In comparison, I can’t remember a single scene from "angel-ism", which I seem to recall had something much more exciting to say.

I had unfortunately caught a not-so-great matinee performance of "The Last Temptation of Stamford Raffles", but I must say I did perk up every time the huge Rafflesia flower character stepped on stage. It was a brilliant image — especially when said flower later picks a fight with the statue of Raffles.

But sometimes, an image doesn’t have to be so in-your-face to be effective. Take the a scene in "Just Late", put on by Magdalena (Singapore), where a blind, suicidal old man stands on the ledge of a flat, while a thief/clown who’s afraid of heights desperately clings to his trousers.

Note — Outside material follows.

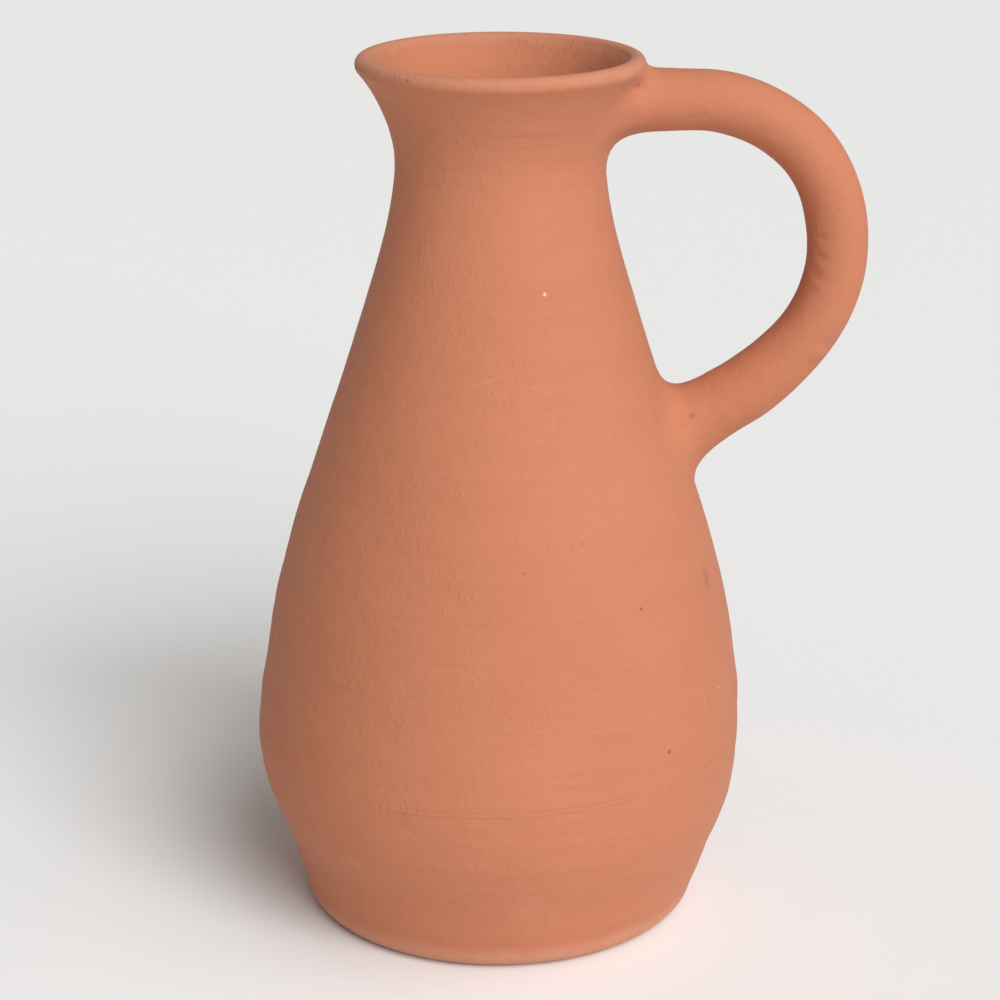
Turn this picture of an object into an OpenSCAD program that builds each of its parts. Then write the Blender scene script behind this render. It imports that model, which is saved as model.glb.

But the best images at this year’s festival has to be from three weeks ago, when I saw "The Swordfish, Then The Concubine" and the double-bill "Tree/House". I’ve still got a clear image of Rodney Oliveiro as that crazy-looking one-eyed general in "Swordfish", ridiculously urging his troops on with a whistle. I remember "spell#7’s" Paul Rae lying down on his back with a tree sticking out of his puffed-up belly in Tree Duet. And I can’t forget the barrage of movie footage of houses being demolished in Ho Tzu Nyen’s "House of Memory".